Behind The Locked Door
The Alfred Hitchcock Hour
The landfall on
Lang territory is made with a guffaw. Young husband has a too-young wife, the
marriage is annulled by her mother. A mere month later, they remarry upon the
occasion of her eighteenth birthday.
Mother-in-law is
wealthy, stifles the boy’s job chances. He hits upon a plan. Wife fakes
suicide with a mere four sleeping pills, to alarm the mother. Trouble is, the
girl has a weak heart, dies.
Mother deeds
“the old homestead” to the boy, in remembrance of her daughter. At
last he has the key to the locked door. It’s an elevator shaft, he falls
in.
The Sign of Satan
The Alfred Hitchcock Hour
Hitchcock in the
postscript indicates, by way of a joking reference to The Method, what is
meant, namely an obsession about “realism” in the cinema that takes the place of art.
The arch-priest
of a devil-cult has made a ritual film for circulation among the members, but
two scenes find their way onto a split reel in a Hollywood screening room.
The star is
summoned to Hollywood, where he is murdered by the cult. Nonetheless, he
appears on the first day of shooting to intone strange syllables and numbers,
which turn out to be his address in Topanga Canyon, though none of this is
manifest in the printed film.
The Fighter Pilot
12 o’clock High
The main
construction of the teleplay is a built-up analysis of the title character,
lonely, self-willed, “violent” and trained
to it, carried as high and far and fast as such a thing can go.
The actual
purpose is quite different, an examination of Col. Gallagher’s command
showered with replacements in the ongoing war.
The Diamond
Mission: Impossible
A certain type of
power is represented in a dictator with a huge diamond. The significance of
this is provided by the Impossible Missions Force, who convince the fellow it
can be reproduced by machine, and purloin it after all.
The Man Who
Would Be King, and “the
little that he hath.” There is a good deal of comedy at the end, while
Rollin and Dan as entrepreneur and inventor disappear into the machine to make
urgent repairs when it appears to break down and near explosion, with their
recorded voices still registering alarm as the IM Force drive away, before it
really does explode.
Old-Fashioned Murder
Columbo
The writer of
this complicated little masterpiece himself appears as the patsy. The idea is
simple enough, and is dropped like a stone in a pond to generate ripple upon
ripple of laughter, gently.
Three very
hardened performers fill the leads. Joyce Van Patten plays her antitype, a
woman of infinite reserve and precisely the sort of thing that is the specialty
of Deborah Kerr. Jeannie Berlin plays a slightly recessive sort of tomato, but
one without guile.
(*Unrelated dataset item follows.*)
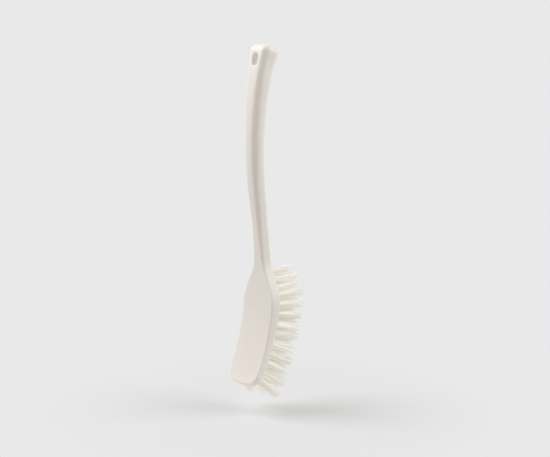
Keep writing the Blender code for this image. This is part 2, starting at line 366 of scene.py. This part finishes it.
def plastic_finish():
    """Satin white polypropylene: faint cloudiness, fine spark-eroded grain and slow flow ripple,
    and painted light: a paler colour on the wall inside the slot, round the origin, that lifts its shade.
    """
    finish = Finish("moulded_plastic")
    cloud = finish.noise(cloud_scale, detail=3)
    skin = finish.mix(cloud, *skin_colours)
    grain = finish.noise(grain_scale, detail=1)
    ripple = finish.noise(ripple_scale, detail=2)
    finish.shade(
        # Painted light: round the origin, the slot's wall takes a paler colour that lifts its shade.
        Base_Color=finish.mix(finish.near(slot_painted_light_start, slot_painted_light_end), skin, slot_painted_light_colour),
        Roughness=plastic_roughness + roughness_range * finish.noise(gloss_scale, detail=4),
        Normal=finish.bump(grain + ripple_share * ripple, grain_height, grain_strength),
        IOR=1.49,
        Subsurface_Weight=0.5,
        Subsurface_Radius=(5 * mm, 4.7 * mm, 4.4 * mm),
        Subsurface_Scale=1,
    )
    return finish.material


# The tufts: each bundle of polyester filaments is folded over a flat wire and driven into a
# blind hole. Five staggered rows fan out from heel to toe, and the tips are trimmed in a bow.
row_pitch = 10 * mm
row_counts = (10, 11, 12, 11, 10)
centre_row = 2
field_start = neck_end + 17 * mm
field_end = toe - 9 * mm
tuft_pitch = (field_end - field_start) / (row_counts[centre_row] - 1)
heel_lean, toe_lean, row_lean = np.radians((-5, 14, 1.5))
hole_radius, hole_depth, hole_points = 2.6 * mm, 6 * mm, 20
bristle_length, end_tuft_length = 37 * mm, 34.5 * mm


def tuft_places():
    """Name, seat, direction and length of each tuft. The lean grows with the square of the way
    from heel to toe, and the length falls off with the square of the way from the middle.
    """
    for row, count in enumerate(row_counts):
        from_centre = row - centre_row
        for number in range(count):
            place = field_end - tuft_pitch * (number + from_centre % 2 / 2)
            share = (place - field_start) / (field_end - field_start)
            point, along, out = centre_line(place)
            seat = point - slot_centre + out * section_size(np.array([place]))[1][0] / 2
            seat[0] = from_centre * row_pitch
            lean = heel_lean + (toe_lean - heel_lean) * share ** 2
            upright = out * math.cos(lean) + along * math.sin(lean)
            side_lean = from_centre * row_lean
            axis = upright * math.cos(side_lean) + np.array((math.sin(side_lean), 0, 0))
            length = bristle_length - (bristle_length - end_tuft_length) * (2 * share - 1) ** 2
            yield f"tuft_row_{row + 1}_{number + 1:02d}", seat, axis, length


def tuft_sides(axis):
    """Two directions square to a tuft's axis, the first of them across the head."""
    across = np.array((1, 0, 0)) - axis * axis[0]
    across /= np.linalg.norm(across)
    return across, np.cross(axis, across)


def hole_grids():
    """Straight round holes, each two rings of a circle square to its tuft's axis."""
    angle = np.linspace(0, 2 * math.pi, hole_points, endpoint=False)[:, None]
    holes = []
    for _, seat, axis, _ in tuft_places():
        across, beside = tuft_sides(axis)
        circle = hole_radius * (across * np.cos(angle) + beside * np.sin(angle))
        holes.append((seat + axis * overrun + circle, seat - axis * hole_depth + circle))
    return np.array(holes)


def add_piece(name, mesh, material, node, sharp_angle):
    """Turn a mesh into a piece of the brush, sharp at edges past an angle in degrees."""
    mesh.materials.clear()
    mesh.materials.append(material)
    mesh.shade_smooth()
    mesh.set_sharp_from_angle(angle=math.radians(sharp_angle))
    piece = bpy.data.objects.new(name, mesh)
    bpy.context.scene.collection.objects.link(piece)
    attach(piece, "root")
    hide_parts(node)


moulding = cut_mesh(tube_mesh("moulding", moulding_grid()), tube_mesh("slot_cutter", slot_cutter_grid()))
moulding = cut_mesh(moulding, tube_mesh("tuft_hole_cutters", hole_grids()))
add_piece(
    "moulded_handle_and_head", moulding, plastic_finish(),
    node="handle_and_head", sharp_angle=40,
)

filaments = 110
filament_radius = 0.2 * mm
filament_sides, filament_rings = 5, 7
root_radius, tip_radius = 2.4 * mm, 6.3 * mm
splay_power = 0.95
lean_scatter = 0.06
root_sink = 1.5 * mm
clumps, clump_pull, clump_tone_share = 9, 0.6, 0.8
clump_reaches = 0.5, 1
tip_scatter, trim_scatter, filament_bow = 1.1 * mm, 3.1 * mm, 0.9 * mm
heart_sides, heart_rings = 28, 9
heart_share, heart_end_share, heart_flute_share = 0.7, 0.8, 0.14
heart_last_ring = 0.98
stem_colours = (0.61, 0.57, 0.485), (0.93, 0.905, 0.835)
# Painted light: the colour that the filaments turn to towards their tips, for the light their trimmed ends
# scatter.
tip_painted_light_colour, tip_painted_light_power = (0.735, 0.735, 0.725), 3
# Painted light: a weak glow on every filament, though it is no lamp, lifts the shade in the bundle.
painted_glow_colour, painted_glow_strength = (1, 0.98, 0.93, 1), 0.22


def filament_finish():
    """Semi-gloss filament, each one a little lighter or darker than the next, and warm at the root.
    Painted light: for the light that its trimmed end scatters, its colour turns neutral to the tip,
    and a weak glow of its own, though it is no lamp, lifts the shade between the filaments.
    """
    finish = Finish("bristle_filament")
    tone = finish.node("ShaderNodeAttribute", {"attribute_name": "tone"}, (), "Fac")
    way = finish.node("ShaderNodeAttribute", {"attribute_name": "way"}, (), "Fac")
    stem = finish.mix(tone, *stem_colours)
    finish.shade(
        # Painted light: the colour turns neutral towards the tip.
        Base_Color=finish.mix(way ** tip_painted_light_power, stem, tip_painted_light_colour),
        Roughness=0.32,
        IOR=1.5,
        # Painted light: the filament's own weak glow.
        Emission_Color=painted_glow_colour,
        Emission_Strength=painted_glow_strength,
    )
    return finish.material


def splay(t):
    """Radius of the bundle at a share t of its length: straight at the root, wide at the tips."""
    return root_radius + (tip_radius - root_radius) * t ** splay_power


def ring_of(sides):
    """Unit circle as (side, 2), clockwise as seen from its own tip."""
    turn = np.linspace(2 * math.pi, 0, sides, endpoint=False)
    return np.stack((np.cos(turn), np.sin(turn)), -1)


def filament_grid(length, chance):
    """Filaments of one tuft in its own frame, +Z outwards, as (filament, ring, side, 3), and the
    tone of each from 0 to 1, a share of which it has in common with its clump.

    Roots fill a disc on a sunflower spiral. Each tip is on a wider disc, pulled part of the way to
    the nearest of a few clumps, and each filament bows sideways by 4t(1-t) times a small amount.
    A clump's tone is a random number squared, so that few of them are bright.
    """
    index = np.arange(filaments) + 0.5
    angle = index * math.pi * (3 - math.sqrt(5))
    disc = np.sqrt(index / filaments)[:, None] * np.stack((np.cos(angle), np.sin(angle)), -1)
    clump_angle = 2 * math.pi * (np.arange(clumps) + chance.uniform(0, 1)) / clumps
    clump_reach = chance.uniform(*clump_reaches, clumps)[:, None]
    centres = clump_reach * np.stack((np.cos(clump_angle), np.sin(clump_angle)), -1)
    nearest = np.argmin(np.linalg.norm(disc[:, None] - centres, axis=-1), axis=1)
    pulled = disc + clump_pull * (centres[nearest] - disc)
    scatter, sideways = (
        chance.normal(0, 0.5, (filaments, 1, 2)) * size
        for size in (tip_scatter, filament_bow)
    )
    t = np.linspace(0, 1, filament_rings)[:, None]
    way = t ** splay_power
    middle = splay(t) * (disc[:, None] * (1 - way) + pulled[:, None] * way)
    middle = middle + scatter * way + sideways * 4 * t * (1 - t)
    plan = middle[:, :, None] + filament_radius * ring_of(filament_sides)
    reach = length + root_sink - chance.uniform(0, 1, filaments) * trim_scatter
    height = np.broadcast_to((reach[:, None] * t[:, 0] - root_sink)[..., None, None], plan.shape[:3] + (1,))
    clump_tone = chance.uniform(0, 1, clumps)[nearest] ** 2
    own_tone = chance.uniform(0, 1, filaments)
    tone = own_tone + clump_tone_share * (clump_tone - own_tone)
    return np.concatenate((plan, height), -1), tone


def heart_grid(length, chance):
    """The filaments packed inside the bundle, as one fluted body that ends in a blunt point short
    of the tips: its radius is a share of the bundle's, times sqrt(1 - s^6) at a share s of it.
    """
    s = np.linspace(0, heart_last_ring, heart_rings)[:, None, None]
    flute = 1 + heart_flute_share * chance.uniform(-1, 1, heart_sides)[:, None]
    plan = heart_share * splay(s * heart_end_share) * np.sqrt(1 - s ** 6) * flute * ring_of(heart_sides)
    reach = (length + root_sink) * heart_end_share
    height = np.broadcast_to(s * reach - root_sink, plan.shape[:2] + (1,))
    return np.concatenate((plan, height), -1)[None]


def tuft_mesh(name, seat, axis, length, chance):
    """Mesh of a bundle at its seat, leaning a little its own way, with a random tone for each
    filament and flute, and the way along it from 0 at the root to 1 at the tip.
    """
    across, beside = tuft_sides(axis)
    own_lean = chance.uniform(-1, 1, 2) * lean_scatter
    axis = axis + own_lean[0] * across + own_lean[1] * beside
    axis /= np.linalg.norm(axis)
    across, beside = tuft_sides(axis)
    turn = np.stack((across, beside, axis))
    grid, filament_tone = filament_grid(length, chance)
    heart_tone = chance.uniform(0, 1, heart_sides)
    mesh = tube_mesh(name, seat + grid @ turn, seat + heart_grid(length, chance) @ turn)
    tones = (filament_tone.repeat(filament_rings * filament_sides), np.tile(heart_tone, heart_rings))
    ways = (
        np.tile(np.linspace(0, 1, filament_rings).repeat(filament_sides), filaments),
        np.linspace(0, heart_end_share, heart_rings).repeat(heart_sides),
    )
    for key, values in (("tone", tones), ("way", ways)):
        mesh.attributes.new(key, "FLOAT", "POINT").data.foreach_set("value", np.concatenate(values))
    return mesh


filament_material = filament_finish()
chance = np.random.default_rng(19)
for name, seat, axis, length in tuft_places():
    mesh = tuft_mesh(name, seat, axis, length, chance)
    add_piece(f"bristle_{name}", mesh, filament_material, node=name, sharp_angle=80)

# The floor: one pale sheet, a little below the lowest bristles. Its colour is its own glow, so
# that it meets the backdrop without a seam, and near the brush a share of it takes the shadow.
# Right under the brush it glows a little more, which lights the toe from below.
backdrop_grey = 0.814
floor_gap = 17 * mm
floor_level = min(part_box(name)[0].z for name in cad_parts) - floor_gap
floor_reach = 60
floor_glow, foot_glow = 0.585, 0.885
sheet_colour = (0.715, 0.71, 0.712)
shadow_share = 0.68
# Both round areas are given by distances from the origin, which is 0.403 m above the floor.
foot_start, foot_end = 0.4, 0.44
shadow_start, shadow_end = 0.4, 0.5


def backdrop_share(nodes):
    """One for rays that show the backdrop as it looks, from the camera or by way of a reflection
    or a clear body, and zero for those that gather its light.
    """
    share = 1
    for kind in ("Is Camera Ray", "Is Glossy Ray", "Is Transmission Ray"):
        share = share * (1 - nodes.node("ShaderNodeLightPath", {}, (), kind))
    return 1 - share


def floor_mesh():
    """A square whose corners are at plus and minus the floor's reach."""
    mesh = bpy.data.meshes.new("studio_floor")
    corners = ((-1, -1), (1, -1), (1, 1), (-1, 1))
    verts = [(x * floor_reach, y * floor_reach, floor_level) for x, y in corners]
    mesh.from_pydata(verts, [], [(0, 1, 2, 3)])
    return mesh


def floor_finish():
    """The backdrop's grey where it is looked at, mixed with a matt sheet inside a soft round area,
    and another glow where its light is gathered, stronger under the brush.
    """
    finish = Finish("studio_floor")
    near = shadow_share * finish.near(shadow_start, shadow_end)
    under = finish.near(foot_start, foot_end)
    sheet = finish.node("ShaderNodeBsdfDiffuse", {}, {"Color": (*sheet_colour, 1)})
    shown = finish.blend(near, finish.glow(backdrop_grey), sheet)
    gathered = finish.blend(under, finish.glow(floor_glow), finish.glow(foot_glow))
    surface = finish.blend(backdrop_share(finish), gathered, shown)
    finish.feed(finish.tree.nodes["Material Output"].inputs["Surface"], surface)
    return finish.material


floor = bpy.data.objects.new("studio_floor", floor_mesh())
bpy.context.scene.collection.objects.link(floor)
floor.data.materials.append(floor_finish())

# The light: a large square soft box on each side of the brush, a little above it, in a plain pale
# room whose even glow fills the shadows.
subject = Vector((28.9, -4.17, -186.7)) * mm
camera_azimuth, camera_elevation = math.radians(52), math.radians(7.79)
camera_distance = 1.467
room_glow, room_tint = 0.46, (1, 0.945, 0.9)
box_distance, box_size = 1.6, 1.2
soft_boxes = (
    ("left_soft_box", -99, 43, 19.8, (0.935, 0.95, 1)),
    ("right_soft_box", 83, 33, 14.2, (0.91, 0.985, 1)),
)


def aim(azimuth, elevation, distance):
    """Place that looks at the subject from a distance. Azimuth 0 is in front of it, at -Y."""
    turn = Matrix.Rotation(azimuth, 4, "Z") @ Matrix.Rotation(math.pi / 2 - elevation, 4, "X")
    return Matrix.Translation(subject) @ turn @ Matrix.Translation((0, 0, distance))


def room():
    """World light: the backdrop's grey where it is looked at, and an even glow all round."""
    world = bpy.data.worlds.new("studio")
    world.use_nodes = True
    nodes = Nodes(world.node_tree)
    background = world.node_tree.nodes["Background"].inputs
    share = backdrop_share(nodes)
    nodes.feed(background["Color"], nodes.mix(share, room_tint, (1, 1, 1)))
    nodes.feed(background["Strength"], room_glow + (backdrop_grey - room_glow) * share)
    return world


bpy.context.scene.world = room()
for name, azimuth, elevation, power, tint in soft_boxes:
    lamp = bpy.data.lights.new(name, "AREA")
    lamp.shape = "SQUARE"
    lamp.size = box_size
    lamp.energy = power
    lamp.color = tint
    box = bpy.data.objects.new(name, lamp)
    box.matrix_world = aim(camera_azimuth + math.radians(azimuth), math.radians(elevation), box_distance)
    bpy.context.scene.collection.objects.link(box)

# The camera: at the photograph's height and side, as far off as its perspective shows, with a
# portrait lens. The frame's width and the focal length are in millimetres.
frame_width, focal_length = 36, 85.1
lens = bpy.data.cameras.new("camera")
lens.sensor_fit = "HORIZONTAL"
lens.sensor_width = frame_width
lens.lens = focal_length
camera = bpy.data.objects.new("camera", lens)
camera.matrix_world = aim(camera_azimuth, camera_elevation, camera_distance)
bpy.context.scene.collection.objects.link(camera)
bpy.context.scene.camera = camera
bpy.context.scene.view_settings.view_transform = "Standard"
Celeste Holm’s hilarious set-to with a two-tone part
(half hysteric, half woman of the world) is a great stagewarmer.
Douglas’s
direction might seem cold and careless in largely static shots punctuated by a
zoom. Yet rather it is the point of this almost Strindbergian chamber play to
tell the most intricate and elaborately extended and wonderfully exhaustive
joke about Spring and the antiquarian, with the cool wit of a James Joyce
epiphanizing his fellow Dubliners.
The essence of it
is the winnowing out of the bare crime from the mass of circumstantial
evidence. Looked at more closely, Douglas’s direction is astonishingly
devil-may-care in establishing some shots. Never will you see more continuity
lapses in the reverse angles of a conversation. Why this should be is a
mystery, but it leads to a surprise, the sudden flowering of the niece’s
room in bright colors and modern art (amid the must). The very subtle play is
on a Byzantine belt buckle mistaken for a dish of some sort, working its way
back among the threads of dubious love affairs and rakish travel plans.